- [SET EXERCISE] Start at the line that has "for name, piece" and stop at the line that has "from collections import namedtuple". Print those lines and all lines between them exactly, and nothing more.

......

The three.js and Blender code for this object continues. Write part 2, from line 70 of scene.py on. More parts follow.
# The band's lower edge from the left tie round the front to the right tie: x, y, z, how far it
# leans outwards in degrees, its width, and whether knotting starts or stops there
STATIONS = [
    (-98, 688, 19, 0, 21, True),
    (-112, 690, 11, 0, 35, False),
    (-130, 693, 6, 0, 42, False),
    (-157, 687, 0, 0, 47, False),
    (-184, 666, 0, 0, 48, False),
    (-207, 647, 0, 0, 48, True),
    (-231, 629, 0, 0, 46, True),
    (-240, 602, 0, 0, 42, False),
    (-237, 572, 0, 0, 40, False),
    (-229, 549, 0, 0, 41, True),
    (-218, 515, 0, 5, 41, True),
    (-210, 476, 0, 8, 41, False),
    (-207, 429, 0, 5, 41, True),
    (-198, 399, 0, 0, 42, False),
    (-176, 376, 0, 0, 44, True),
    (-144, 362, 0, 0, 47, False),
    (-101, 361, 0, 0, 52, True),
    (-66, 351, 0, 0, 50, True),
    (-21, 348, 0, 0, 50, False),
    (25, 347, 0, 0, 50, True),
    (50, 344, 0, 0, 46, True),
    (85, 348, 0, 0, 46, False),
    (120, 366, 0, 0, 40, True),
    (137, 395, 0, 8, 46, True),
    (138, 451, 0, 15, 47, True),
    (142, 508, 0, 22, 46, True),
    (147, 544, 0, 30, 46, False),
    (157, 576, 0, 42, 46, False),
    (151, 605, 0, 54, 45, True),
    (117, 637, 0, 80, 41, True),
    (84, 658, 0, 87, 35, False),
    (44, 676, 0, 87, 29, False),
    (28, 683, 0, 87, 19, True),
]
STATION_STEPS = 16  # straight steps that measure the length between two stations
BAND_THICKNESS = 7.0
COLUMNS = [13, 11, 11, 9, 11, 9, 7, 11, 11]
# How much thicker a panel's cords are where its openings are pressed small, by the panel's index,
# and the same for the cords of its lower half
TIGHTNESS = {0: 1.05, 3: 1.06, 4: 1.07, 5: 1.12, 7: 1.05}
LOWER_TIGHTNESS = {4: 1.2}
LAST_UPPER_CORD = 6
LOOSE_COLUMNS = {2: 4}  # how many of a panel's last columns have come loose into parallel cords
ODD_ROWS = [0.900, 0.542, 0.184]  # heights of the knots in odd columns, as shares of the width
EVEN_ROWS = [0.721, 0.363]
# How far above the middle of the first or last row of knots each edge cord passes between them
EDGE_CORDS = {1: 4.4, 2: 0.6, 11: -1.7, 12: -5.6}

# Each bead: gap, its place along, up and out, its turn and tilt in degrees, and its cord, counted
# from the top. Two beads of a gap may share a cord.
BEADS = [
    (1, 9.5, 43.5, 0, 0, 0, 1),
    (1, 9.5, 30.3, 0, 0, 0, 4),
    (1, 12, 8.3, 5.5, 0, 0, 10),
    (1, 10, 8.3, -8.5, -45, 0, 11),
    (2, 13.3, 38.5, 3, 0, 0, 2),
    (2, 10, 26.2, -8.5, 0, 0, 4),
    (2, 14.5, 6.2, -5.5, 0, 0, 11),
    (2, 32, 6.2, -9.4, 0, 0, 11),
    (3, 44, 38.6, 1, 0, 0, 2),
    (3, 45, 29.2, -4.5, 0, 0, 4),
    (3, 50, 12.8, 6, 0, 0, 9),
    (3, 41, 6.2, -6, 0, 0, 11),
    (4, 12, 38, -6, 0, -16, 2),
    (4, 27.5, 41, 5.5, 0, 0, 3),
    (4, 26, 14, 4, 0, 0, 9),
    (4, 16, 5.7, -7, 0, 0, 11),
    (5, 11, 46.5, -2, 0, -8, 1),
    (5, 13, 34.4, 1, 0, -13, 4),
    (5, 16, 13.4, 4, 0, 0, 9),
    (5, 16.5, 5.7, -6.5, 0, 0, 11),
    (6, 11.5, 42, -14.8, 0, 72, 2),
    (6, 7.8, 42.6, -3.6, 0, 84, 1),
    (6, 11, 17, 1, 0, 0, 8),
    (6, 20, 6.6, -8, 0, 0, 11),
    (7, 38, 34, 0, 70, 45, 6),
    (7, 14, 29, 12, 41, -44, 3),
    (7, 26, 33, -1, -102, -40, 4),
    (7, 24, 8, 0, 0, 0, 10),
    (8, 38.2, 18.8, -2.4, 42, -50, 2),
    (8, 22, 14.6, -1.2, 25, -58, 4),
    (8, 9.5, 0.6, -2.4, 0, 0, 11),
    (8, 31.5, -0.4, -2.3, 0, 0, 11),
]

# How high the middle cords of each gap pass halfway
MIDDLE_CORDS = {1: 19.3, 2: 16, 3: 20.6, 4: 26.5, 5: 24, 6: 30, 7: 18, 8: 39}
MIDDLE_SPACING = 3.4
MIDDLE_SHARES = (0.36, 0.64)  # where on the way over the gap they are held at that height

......

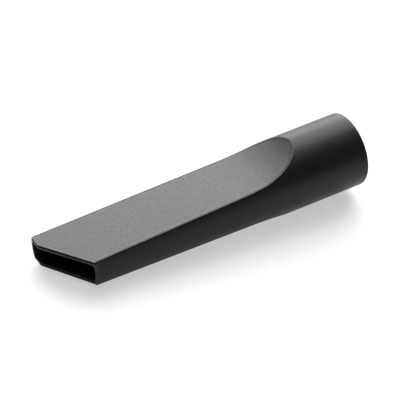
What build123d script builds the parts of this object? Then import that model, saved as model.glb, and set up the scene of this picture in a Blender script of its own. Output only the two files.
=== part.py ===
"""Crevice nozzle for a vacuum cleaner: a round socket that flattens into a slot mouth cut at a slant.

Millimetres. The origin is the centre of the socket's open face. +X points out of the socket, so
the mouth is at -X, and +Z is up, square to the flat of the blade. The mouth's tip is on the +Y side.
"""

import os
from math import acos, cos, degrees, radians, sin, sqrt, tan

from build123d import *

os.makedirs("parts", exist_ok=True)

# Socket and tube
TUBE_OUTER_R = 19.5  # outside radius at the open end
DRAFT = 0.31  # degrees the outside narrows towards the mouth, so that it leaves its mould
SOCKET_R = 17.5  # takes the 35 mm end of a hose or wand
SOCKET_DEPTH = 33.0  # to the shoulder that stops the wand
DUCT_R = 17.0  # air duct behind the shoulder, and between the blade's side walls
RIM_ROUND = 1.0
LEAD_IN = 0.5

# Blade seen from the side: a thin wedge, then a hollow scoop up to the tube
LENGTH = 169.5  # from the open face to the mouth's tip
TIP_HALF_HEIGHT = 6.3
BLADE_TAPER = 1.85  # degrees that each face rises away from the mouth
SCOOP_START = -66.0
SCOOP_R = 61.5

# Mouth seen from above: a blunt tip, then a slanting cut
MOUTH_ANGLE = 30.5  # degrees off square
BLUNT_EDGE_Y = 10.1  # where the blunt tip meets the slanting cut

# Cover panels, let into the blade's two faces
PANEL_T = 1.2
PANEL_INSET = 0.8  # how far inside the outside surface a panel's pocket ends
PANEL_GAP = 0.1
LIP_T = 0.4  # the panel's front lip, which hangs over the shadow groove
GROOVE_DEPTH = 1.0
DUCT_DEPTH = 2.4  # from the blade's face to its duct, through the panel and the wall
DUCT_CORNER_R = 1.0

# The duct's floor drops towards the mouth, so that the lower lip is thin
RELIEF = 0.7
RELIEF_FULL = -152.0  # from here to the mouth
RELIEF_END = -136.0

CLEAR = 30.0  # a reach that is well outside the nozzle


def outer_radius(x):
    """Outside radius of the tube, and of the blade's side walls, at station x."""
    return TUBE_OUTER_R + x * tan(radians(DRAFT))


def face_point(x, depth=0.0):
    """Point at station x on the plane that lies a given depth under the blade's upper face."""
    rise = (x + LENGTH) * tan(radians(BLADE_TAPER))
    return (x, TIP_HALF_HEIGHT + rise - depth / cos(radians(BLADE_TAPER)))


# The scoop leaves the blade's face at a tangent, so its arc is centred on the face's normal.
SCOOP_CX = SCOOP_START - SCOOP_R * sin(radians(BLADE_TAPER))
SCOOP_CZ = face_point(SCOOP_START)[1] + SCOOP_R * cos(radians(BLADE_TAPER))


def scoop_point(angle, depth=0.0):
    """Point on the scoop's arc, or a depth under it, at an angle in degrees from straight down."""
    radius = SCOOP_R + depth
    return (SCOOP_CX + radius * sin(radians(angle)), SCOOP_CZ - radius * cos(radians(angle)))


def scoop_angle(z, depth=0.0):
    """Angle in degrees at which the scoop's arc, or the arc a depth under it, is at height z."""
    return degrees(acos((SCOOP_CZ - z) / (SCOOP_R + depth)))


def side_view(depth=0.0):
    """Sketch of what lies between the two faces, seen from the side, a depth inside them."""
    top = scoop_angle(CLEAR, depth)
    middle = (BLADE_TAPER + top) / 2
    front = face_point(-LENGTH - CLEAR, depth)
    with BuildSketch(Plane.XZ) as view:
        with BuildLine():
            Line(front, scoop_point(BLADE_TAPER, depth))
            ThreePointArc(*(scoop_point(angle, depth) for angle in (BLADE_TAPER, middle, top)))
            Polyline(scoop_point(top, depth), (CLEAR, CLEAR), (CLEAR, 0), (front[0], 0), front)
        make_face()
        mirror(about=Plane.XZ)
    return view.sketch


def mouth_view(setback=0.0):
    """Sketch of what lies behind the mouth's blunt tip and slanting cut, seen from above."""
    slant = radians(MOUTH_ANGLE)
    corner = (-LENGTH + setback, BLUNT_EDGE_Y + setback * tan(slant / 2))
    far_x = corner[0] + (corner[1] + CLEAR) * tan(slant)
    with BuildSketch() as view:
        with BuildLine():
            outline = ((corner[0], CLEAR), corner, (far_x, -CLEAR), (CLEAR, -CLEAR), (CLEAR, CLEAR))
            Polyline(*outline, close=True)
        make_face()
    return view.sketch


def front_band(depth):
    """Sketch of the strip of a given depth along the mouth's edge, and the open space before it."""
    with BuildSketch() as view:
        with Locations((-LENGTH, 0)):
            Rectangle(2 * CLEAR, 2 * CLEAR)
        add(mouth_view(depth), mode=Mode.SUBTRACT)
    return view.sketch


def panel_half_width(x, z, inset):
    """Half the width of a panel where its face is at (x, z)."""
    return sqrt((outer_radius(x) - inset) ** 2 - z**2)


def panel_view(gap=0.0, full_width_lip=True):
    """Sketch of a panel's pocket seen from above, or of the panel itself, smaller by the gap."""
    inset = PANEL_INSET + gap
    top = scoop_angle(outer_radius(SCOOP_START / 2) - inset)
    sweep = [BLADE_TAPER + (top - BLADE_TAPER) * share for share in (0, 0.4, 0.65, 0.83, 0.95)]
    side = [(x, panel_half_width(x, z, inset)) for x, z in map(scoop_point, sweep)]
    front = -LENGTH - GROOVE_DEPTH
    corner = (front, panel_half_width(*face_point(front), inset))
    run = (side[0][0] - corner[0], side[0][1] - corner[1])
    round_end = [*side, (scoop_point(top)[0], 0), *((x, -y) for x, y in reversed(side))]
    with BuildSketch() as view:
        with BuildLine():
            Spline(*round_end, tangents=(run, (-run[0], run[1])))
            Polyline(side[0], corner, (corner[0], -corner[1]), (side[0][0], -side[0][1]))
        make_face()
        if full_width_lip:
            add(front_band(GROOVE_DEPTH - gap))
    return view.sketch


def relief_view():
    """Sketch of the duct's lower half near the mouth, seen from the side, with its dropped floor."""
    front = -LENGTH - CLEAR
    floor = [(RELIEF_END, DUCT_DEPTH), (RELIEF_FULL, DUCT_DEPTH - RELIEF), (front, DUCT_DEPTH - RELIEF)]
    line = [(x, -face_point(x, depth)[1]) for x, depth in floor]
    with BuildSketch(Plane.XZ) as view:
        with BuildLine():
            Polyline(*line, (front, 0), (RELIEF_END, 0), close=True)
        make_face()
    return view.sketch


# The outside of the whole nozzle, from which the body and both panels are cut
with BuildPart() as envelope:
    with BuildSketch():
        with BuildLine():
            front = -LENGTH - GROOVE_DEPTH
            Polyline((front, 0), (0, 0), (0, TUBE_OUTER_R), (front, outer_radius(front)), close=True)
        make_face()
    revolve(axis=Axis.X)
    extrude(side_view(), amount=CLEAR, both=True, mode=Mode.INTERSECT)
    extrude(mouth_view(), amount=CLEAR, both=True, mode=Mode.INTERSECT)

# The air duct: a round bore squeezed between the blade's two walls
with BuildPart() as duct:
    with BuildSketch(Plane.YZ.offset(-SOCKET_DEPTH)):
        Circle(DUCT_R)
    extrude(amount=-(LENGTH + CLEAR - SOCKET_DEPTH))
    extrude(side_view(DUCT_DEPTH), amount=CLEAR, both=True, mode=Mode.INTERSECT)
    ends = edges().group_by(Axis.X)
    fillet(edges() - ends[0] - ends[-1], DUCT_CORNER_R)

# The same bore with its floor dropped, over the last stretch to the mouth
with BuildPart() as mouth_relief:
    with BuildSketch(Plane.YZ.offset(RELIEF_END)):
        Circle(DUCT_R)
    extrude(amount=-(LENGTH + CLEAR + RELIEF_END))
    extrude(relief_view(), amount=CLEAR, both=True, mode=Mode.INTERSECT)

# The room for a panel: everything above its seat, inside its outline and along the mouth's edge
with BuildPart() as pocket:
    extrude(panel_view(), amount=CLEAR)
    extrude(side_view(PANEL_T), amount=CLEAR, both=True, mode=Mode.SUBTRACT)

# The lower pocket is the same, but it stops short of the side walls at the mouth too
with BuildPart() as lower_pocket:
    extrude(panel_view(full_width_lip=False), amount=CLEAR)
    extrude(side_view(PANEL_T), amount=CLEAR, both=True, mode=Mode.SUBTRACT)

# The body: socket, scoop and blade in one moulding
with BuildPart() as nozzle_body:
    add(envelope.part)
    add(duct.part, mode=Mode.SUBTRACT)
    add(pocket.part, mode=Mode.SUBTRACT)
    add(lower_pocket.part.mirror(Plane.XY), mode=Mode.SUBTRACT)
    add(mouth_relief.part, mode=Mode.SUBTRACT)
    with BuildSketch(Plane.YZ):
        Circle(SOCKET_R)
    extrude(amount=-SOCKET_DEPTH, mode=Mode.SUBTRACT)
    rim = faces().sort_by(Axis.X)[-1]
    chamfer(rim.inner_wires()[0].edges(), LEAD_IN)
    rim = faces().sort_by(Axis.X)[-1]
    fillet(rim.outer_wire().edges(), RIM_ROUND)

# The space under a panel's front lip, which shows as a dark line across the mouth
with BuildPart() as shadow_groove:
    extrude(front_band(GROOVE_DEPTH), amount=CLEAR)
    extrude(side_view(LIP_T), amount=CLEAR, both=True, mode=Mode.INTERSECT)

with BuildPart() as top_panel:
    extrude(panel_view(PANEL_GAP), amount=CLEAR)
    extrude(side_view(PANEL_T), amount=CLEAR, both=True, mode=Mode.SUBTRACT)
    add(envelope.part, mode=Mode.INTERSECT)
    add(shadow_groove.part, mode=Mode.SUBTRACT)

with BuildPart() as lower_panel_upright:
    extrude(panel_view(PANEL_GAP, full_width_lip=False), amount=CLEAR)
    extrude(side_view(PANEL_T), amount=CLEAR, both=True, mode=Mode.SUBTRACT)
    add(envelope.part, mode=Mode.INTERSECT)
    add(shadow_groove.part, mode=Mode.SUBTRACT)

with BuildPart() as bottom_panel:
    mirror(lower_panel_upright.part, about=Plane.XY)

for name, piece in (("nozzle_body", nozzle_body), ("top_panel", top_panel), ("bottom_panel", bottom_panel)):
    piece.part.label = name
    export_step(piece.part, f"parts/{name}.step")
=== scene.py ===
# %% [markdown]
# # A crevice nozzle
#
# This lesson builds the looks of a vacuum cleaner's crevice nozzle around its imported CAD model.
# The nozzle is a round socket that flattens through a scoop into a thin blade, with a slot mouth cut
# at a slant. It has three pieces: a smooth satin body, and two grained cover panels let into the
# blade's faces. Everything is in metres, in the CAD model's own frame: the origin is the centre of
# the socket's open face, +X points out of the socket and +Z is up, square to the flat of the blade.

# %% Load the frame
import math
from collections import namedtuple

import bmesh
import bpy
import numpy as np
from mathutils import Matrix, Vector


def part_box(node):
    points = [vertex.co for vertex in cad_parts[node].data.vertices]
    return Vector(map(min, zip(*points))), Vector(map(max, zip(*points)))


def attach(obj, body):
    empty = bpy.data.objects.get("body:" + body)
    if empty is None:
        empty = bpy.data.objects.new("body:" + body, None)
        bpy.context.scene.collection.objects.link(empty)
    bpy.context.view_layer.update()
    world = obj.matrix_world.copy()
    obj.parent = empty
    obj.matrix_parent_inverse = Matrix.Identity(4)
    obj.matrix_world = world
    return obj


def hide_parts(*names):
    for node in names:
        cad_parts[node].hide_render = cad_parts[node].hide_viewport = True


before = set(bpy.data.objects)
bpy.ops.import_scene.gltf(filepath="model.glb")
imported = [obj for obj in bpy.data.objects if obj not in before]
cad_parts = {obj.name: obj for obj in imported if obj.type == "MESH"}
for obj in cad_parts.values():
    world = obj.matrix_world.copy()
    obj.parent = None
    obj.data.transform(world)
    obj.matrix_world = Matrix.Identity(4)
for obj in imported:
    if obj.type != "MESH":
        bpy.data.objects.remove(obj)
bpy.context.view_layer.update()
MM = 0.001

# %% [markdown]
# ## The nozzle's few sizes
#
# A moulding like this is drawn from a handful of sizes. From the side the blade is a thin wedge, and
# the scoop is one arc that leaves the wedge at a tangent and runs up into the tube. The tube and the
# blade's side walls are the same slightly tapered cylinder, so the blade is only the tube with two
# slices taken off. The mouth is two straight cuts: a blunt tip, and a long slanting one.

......

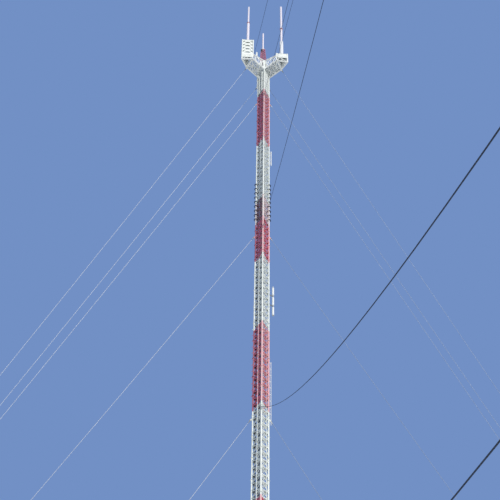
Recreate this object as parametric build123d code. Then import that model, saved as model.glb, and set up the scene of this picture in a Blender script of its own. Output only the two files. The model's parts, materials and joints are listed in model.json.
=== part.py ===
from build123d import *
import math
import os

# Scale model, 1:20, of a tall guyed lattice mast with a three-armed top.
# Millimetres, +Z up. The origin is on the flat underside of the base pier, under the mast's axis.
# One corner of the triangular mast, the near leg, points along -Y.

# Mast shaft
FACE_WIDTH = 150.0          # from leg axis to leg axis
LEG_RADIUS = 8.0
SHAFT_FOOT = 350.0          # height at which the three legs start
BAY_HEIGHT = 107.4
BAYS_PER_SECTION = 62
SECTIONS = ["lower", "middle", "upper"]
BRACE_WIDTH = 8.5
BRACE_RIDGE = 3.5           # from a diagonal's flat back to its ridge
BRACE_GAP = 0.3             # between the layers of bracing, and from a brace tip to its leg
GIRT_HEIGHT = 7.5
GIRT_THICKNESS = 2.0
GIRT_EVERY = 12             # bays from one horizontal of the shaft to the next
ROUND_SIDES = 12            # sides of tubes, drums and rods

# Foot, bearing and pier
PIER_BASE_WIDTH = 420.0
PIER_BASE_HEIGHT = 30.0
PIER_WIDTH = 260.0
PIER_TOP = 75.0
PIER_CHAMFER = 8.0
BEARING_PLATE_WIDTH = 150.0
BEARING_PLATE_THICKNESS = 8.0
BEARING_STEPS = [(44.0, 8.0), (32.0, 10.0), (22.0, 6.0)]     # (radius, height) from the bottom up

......

- [ANSWER FOR THIS EXERCISE]
for name, piece in (("nozzle_body", nozzle_body), ("top_panel", top_panel), ("bottom_panel", bottom_panel)):
    piece.part.label = name
    export_step(piece.part, f"parts/{name}.step")
=== scene.py ===
# %% [markdown]
# # A crevice nozzle
#
# This lesson builds the looks of a vacuum cleaner's crevice nozzle around its imported CAD model.
# The nozzle is a round socket that flattens through a scoop into a thin blade, with a slot mouth cut
# at a slant. It has three pieces: a smooth satin body, and two grained cover panels let into the
# blade's faces. Everything is in metres, in the CAD model's own frame: the origin is the centre of
# the socket's open face, +X points out of the socket and +Z is up, square to the flat of the blade.

# %% Load the frame
import math
from collections import namedtuple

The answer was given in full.